Han’s ambitions are reliably scuppered, however, by his tendency to get into yet more trouble. An exploit on Correllia sees him on the run from one its big crime bosses. Another incident leaves him at odds with the Empire. Eventually, Han falls in with a gang of bandits led by Beckett (Woody Harrelson), and much of the story deals with their attempts to score a huge consignment of a fuel called coaxium – all the better to appease another crime boss, the smoothly murderous Dryden Vos (Paul Bettany).

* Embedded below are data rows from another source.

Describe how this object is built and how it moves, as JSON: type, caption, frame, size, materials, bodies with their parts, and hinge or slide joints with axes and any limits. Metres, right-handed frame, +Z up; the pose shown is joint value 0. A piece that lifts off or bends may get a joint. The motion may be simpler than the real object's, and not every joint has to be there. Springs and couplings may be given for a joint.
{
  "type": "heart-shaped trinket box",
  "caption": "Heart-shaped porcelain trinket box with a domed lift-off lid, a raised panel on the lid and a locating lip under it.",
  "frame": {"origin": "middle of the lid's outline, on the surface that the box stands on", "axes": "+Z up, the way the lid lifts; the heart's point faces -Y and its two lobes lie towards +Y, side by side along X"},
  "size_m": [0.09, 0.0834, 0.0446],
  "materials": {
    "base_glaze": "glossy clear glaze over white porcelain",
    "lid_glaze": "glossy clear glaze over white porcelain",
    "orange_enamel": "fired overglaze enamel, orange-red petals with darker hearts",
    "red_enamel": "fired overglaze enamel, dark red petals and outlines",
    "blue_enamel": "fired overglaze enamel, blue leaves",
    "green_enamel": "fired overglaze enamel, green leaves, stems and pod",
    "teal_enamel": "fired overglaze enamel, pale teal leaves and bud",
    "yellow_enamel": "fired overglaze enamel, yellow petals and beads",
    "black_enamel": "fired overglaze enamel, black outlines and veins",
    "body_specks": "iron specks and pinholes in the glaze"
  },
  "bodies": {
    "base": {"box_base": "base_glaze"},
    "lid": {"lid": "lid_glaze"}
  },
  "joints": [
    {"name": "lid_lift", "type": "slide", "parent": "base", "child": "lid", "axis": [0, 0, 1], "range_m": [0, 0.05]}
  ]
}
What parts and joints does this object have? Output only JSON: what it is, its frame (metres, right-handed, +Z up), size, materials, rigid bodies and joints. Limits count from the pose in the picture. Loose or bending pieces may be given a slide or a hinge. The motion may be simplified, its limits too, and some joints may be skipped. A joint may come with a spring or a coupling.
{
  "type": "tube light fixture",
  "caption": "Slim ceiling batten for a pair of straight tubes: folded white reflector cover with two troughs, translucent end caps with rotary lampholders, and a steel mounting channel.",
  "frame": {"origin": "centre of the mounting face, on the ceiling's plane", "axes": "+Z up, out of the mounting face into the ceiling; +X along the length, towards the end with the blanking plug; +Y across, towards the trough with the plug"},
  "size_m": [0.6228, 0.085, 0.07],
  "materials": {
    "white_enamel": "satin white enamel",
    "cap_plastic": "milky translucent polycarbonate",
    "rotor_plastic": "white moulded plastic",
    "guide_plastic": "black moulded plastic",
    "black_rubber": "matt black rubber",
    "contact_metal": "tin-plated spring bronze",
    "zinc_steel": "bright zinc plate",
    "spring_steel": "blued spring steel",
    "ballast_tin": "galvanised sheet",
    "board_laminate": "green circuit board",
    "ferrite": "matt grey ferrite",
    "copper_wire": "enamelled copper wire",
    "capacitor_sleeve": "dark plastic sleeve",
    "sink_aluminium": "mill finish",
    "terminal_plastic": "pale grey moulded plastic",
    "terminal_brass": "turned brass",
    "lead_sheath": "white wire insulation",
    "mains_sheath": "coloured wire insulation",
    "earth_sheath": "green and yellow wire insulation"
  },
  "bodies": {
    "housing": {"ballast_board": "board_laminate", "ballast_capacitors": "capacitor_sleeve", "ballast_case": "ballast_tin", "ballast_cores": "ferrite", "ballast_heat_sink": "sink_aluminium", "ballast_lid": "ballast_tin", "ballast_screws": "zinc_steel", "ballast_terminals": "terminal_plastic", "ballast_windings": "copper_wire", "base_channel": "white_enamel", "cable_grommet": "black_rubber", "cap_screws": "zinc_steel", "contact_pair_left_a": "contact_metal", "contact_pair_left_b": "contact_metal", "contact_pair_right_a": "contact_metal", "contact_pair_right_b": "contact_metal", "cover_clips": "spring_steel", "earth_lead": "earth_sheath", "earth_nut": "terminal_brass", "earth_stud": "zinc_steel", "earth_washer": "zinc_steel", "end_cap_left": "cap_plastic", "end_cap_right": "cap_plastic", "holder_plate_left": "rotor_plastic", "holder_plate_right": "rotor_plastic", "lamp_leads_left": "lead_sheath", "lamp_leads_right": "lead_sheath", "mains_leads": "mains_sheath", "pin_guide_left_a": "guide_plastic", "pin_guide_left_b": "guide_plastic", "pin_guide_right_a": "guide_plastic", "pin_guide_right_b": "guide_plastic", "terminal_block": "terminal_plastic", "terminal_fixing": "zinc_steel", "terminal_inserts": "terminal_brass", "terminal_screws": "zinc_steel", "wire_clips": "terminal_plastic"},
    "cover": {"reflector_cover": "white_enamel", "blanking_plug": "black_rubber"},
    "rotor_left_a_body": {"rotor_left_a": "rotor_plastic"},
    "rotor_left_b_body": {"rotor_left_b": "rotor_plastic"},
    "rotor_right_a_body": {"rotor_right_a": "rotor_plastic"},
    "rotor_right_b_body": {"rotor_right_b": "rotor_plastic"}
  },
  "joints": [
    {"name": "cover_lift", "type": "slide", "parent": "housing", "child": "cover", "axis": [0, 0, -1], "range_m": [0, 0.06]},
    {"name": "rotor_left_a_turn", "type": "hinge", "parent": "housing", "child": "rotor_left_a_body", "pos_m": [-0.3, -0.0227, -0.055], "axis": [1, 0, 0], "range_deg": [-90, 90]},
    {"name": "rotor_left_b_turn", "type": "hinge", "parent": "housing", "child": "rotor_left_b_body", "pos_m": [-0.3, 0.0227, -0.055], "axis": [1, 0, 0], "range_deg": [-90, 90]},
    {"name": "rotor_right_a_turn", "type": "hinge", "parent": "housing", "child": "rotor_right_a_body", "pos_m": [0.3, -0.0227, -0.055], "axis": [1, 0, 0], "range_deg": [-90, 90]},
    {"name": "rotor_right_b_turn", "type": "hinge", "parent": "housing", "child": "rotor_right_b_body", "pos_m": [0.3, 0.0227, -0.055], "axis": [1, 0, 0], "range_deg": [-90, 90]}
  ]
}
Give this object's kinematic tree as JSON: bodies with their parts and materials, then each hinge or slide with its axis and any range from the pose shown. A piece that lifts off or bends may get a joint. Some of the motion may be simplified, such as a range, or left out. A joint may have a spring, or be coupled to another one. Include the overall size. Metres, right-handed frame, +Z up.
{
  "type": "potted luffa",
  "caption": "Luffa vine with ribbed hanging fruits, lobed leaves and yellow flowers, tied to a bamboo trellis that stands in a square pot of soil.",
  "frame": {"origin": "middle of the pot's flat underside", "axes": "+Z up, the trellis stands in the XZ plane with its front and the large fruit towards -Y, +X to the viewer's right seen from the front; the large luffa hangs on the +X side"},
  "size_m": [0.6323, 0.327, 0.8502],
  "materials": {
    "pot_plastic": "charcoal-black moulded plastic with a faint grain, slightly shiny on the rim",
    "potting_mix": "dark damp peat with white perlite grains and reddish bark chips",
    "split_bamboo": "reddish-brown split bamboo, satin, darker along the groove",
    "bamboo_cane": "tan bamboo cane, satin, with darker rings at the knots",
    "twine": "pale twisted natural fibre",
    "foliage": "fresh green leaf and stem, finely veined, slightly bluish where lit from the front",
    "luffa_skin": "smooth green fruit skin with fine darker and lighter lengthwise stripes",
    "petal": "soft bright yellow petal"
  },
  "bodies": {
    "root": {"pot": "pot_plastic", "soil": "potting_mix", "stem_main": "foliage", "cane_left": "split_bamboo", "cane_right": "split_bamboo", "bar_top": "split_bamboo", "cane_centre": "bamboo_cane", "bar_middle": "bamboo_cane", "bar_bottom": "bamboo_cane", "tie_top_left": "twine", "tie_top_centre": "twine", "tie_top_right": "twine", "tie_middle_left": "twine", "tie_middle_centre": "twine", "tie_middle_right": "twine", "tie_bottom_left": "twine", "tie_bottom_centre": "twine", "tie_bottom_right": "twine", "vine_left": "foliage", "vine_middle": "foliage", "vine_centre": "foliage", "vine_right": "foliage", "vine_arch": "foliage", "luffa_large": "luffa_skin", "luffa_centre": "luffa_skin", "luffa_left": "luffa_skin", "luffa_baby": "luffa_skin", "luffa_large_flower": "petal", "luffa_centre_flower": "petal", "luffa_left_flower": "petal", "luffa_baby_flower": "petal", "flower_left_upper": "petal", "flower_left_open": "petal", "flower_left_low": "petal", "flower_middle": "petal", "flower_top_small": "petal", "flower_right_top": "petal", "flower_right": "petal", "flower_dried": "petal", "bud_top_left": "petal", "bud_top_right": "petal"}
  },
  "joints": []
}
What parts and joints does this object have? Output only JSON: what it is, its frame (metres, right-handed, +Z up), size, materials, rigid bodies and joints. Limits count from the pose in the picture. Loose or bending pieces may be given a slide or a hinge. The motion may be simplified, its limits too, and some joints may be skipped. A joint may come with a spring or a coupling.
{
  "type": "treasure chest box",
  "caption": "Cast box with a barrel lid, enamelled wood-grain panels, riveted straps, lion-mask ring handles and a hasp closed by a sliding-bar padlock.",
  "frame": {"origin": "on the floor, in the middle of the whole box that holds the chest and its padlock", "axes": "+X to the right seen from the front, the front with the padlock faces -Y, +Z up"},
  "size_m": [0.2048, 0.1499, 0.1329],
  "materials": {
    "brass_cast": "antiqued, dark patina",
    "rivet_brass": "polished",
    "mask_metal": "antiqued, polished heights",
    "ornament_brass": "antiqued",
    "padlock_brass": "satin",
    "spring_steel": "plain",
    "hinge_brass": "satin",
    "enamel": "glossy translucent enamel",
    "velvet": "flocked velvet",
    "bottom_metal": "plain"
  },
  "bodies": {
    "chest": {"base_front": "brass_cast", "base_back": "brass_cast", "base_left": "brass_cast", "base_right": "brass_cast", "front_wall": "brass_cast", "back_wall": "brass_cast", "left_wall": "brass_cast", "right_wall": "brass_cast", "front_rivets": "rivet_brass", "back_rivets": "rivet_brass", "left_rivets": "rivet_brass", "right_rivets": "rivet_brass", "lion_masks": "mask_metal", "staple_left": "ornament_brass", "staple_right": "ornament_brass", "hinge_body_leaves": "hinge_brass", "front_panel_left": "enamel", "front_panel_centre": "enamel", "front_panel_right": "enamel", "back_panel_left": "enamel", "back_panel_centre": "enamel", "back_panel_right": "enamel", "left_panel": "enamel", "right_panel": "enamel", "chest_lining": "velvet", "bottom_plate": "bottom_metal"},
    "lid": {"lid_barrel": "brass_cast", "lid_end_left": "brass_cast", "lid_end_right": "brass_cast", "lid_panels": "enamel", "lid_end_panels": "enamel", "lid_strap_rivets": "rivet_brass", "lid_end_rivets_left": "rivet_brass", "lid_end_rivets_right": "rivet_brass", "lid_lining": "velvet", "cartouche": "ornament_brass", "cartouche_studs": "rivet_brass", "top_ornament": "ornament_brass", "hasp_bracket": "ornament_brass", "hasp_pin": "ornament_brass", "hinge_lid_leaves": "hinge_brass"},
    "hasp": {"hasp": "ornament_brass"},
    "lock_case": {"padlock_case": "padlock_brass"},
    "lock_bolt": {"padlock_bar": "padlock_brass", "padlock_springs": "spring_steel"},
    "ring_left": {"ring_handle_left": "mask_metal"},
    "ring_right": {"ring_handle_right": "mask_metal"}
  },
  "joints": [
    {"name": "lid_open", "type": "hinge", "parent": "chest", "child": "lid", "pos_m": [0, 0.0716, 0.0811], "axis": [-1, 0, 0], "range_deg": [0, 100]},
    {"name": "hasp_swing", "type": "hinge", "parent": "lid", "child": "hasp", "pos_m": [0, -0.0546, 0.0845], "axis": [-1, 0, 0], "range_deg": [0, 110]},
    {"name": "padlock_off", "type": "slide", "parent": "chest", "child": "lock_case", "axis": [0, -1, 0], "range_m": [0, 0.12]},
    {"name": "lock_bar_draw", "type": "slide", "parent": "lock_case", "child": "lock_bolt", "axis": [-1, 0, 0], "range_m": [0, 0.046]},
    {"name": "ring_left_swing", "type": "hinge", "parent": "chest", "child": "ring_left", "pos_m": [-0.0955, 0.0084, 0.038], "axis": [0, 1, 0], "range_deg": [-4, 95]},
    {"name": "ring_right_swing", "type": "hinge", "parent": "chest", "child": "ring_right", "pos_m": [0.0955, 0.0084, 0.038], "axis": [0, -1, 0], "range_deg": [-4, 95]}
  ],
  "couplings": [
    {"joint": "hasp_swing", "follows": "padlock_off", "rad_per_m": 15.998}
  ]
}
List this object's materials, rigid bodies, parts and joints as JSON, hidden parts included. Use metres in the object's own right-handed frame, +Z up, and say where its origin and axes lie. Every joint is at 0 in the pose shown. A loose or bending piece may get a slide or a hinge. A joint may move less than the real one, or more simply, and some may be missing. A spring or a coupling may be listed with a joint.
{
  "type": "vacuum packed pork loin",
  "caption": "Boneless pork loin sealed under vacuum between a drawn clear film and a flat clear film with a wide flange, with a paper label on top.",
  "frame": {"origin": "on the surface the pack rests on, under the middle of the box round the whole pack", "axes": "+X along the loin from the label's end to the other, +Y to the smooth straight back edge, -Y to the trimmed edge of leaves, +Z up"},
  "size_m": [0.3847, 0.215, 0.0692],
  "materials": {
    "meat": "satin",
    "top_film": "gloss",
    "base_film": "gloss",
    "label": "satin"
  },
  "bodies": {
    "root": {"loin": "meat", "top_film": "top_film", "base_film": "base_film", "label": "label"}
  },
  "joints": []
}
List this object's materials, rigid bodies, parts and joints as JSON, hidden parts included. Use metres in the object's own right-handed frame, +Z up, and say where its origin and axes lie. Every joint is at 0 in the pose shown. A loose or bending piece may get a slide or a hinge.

The odd moment of haphazard editing aside, Howard’s movie whisks us from planet to planet and crisis to crisis with maximum efficiency. Ehrenreich, although plainly not Harrison Ford, makes for rock-solid young Han, a character beaten yet seemingly unbowed by all the chaos thrown at him. There’s a likeable chemistry, too, between Ehrenreich and his co-stars, most obviously Emilia Clarke, his main squeeze, Donald Glover’s preening, double-dealing Lando Calrissian, and even Harrelson’s Beckett, whose worldly cynicism soon rubs off on him.
It’s all so slickly done, in fact, that it’s not immediately easy to pin down why Solo feels like a fun yet merely passable Star Wars movie rather than one of the franchise’s true greats. Maybe it’s because, for all the action and turns, the movie’s really just writing in the margins of a story that already exists; we get all the beats expected here, like Han’s growing partnership with Chewbacca (Joonas Suotatomo, taking over from Peter Mayhew), the Millennium Falcon and so forth, but few genuine surprises – largely because with Solo set before the events of A New Hope, Han’s future is already preordained.
Or maybe it’s because the supporting characters don’t quite have the spark of The Force Awakens or the last spin-off, Rogue One; Rio, essentially a talking four-armed space monkey, feels a little too close to a certain Guardians Of The Galaxy character for comfort. L3-37, a droid played by Phoebe Waller-Bridge, is asked to provide a similarly dry comic foil as Alan Tudyk’s K2-S0 in Rogue One – though for this writer, the jokes involving her campaign for droid freedom never quite land.
Solo’s greatest drawback, however, may be its hero’s lack of a clearly defined arc. Ehrenreich’s Han is a bit younger and a bit more naive than he was when we first met him in 1977’s Star Wars, but he’s still basically Han Solo. As he’ll readily tell anyone who’ll listen, he’s already an ace driver and pilot, already something of a loner (Qi’ra being his only real confidante), and already willing to take wild, one-shot-in-a-million risks. In short, he’s already the finished article, which means that what we see in Solo are essentially stops on the way to an already-defined destination.
Thankfully, Bradford Young’s moody, low-lit cinematography and John Powell’s music (particularly a theme that accompanies a masked raider named Enfys Nest) mean that those stops are entertaining and – in the case of one high-speed heist – sometimes thrilling to see. But all the same, there’s the overweening sense that Solo’s the product of a studio hedging its bets – pleasing its fans, providing easy-going entertainment in the moment – when a movie that actually took some gonzo storytelling risks would have better fitted the daredevil character.
Solo: A Star Wars Story is out in UK cinemas on the 24th May.